The Houston native is the co-founder of the Peace Alliance, an organization dedicated to restoring peace to national discourse and foreign policy. The alliance’s most recent campaign, the creation of a U.S. Department of Peacebuilding, would promote and teach nonviolent alternatives to war.

Williamson, 66, has made this the cornerstone of her campaign, advocating for the creation of a Department of Peace “as the first step in dismantling our systemically entrenched perpetuation of violence.”

Williamson, a practicing Jew, experienced a spiritual awakening after reading A Course in Miracles, a three-volume work that teaches acceptance of God’s plan as the key to achieve miracles and happiness. She cites this spiritual awakening as a moment of clarity that allowed her 20-something self to turn her life around.
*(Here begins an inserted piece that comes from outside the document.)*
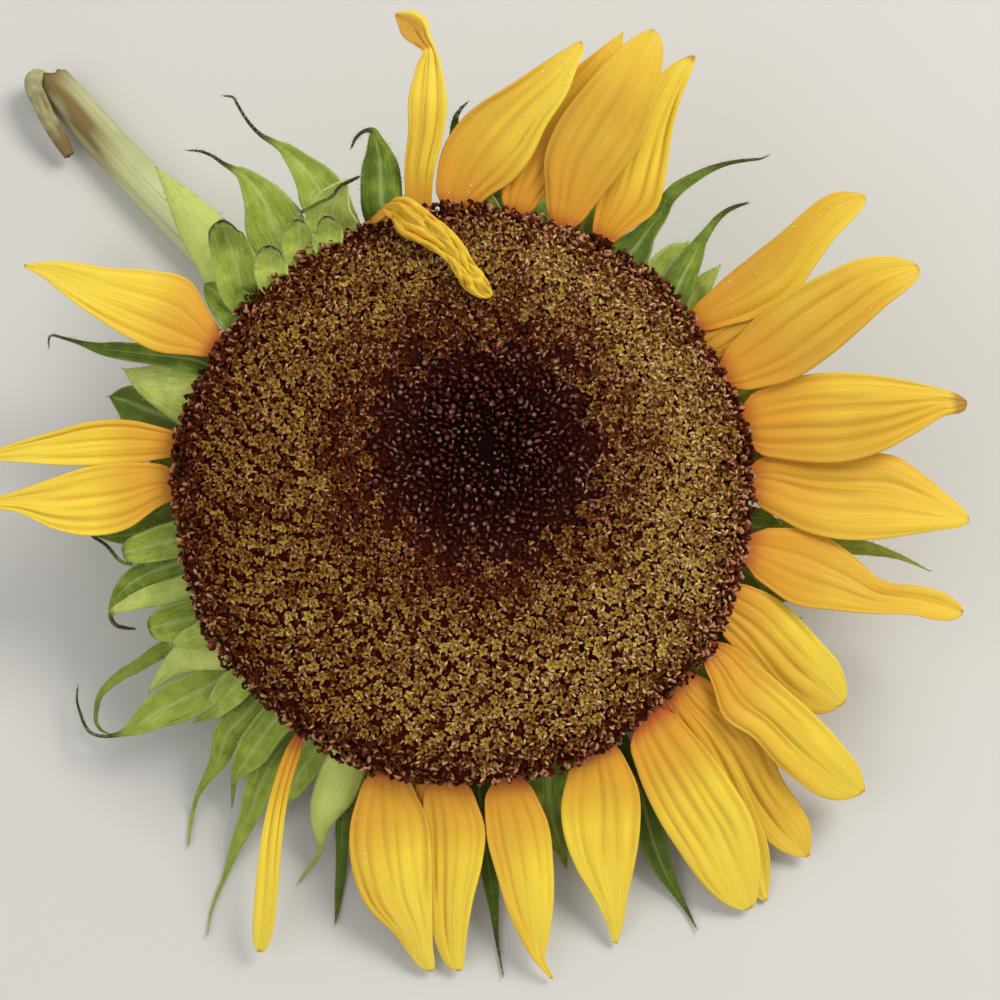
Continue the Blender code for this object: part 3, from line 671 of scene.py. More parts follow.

After this pivotal moment, she sought to provide others with the same experience. Williamson began writing. In 1992, she published her first book, A Return to Love, and shot to stardom. Oprah Winfrey featured the New York Times best-seller on her show and heavily endorsed the book. Williamson has been called Winfrey’s “spiritual adviser.”

At the onset of the AIDS crisis, Williamson served as a counselor for HIV patients. In 1989, she founded Project Angel Food, a meals-on-wheels type program that serves AIDS patients in the Los Angeles area.

In 2014, the Los Angeles resident ran as an independent for California’s 33rd congressional seat. Though her bid was unsuccessful, she was endorsed by Michigan governor Jennifer Granholm, former representative Dennis Kucinich, and celebrities, including Kim Kardashian.

The self-help guru, who raised 29-year-old daughter India on her own, recently came under fire after she called vaccine mandates “draconian” and “Orwellian.” She likened mandatory vaccinations to the abortion debate, saying “the U.S. government doesn’t tell any citizen, in my book, what they have to do with their body or child.”

She later apologized for her comments, noting how important vaccines are to public health and reiterating her skepticism of Big Pharma propaganda.

Williamson also took flak for joining the growing chorus of Democrats likening U.S. immigration facilities to concentration camps during the Holocaust. She told Vice that Immigration and Customs Enforcement raids deport immigrants “to places so dangerous that it actually is no different” than the Holocaust.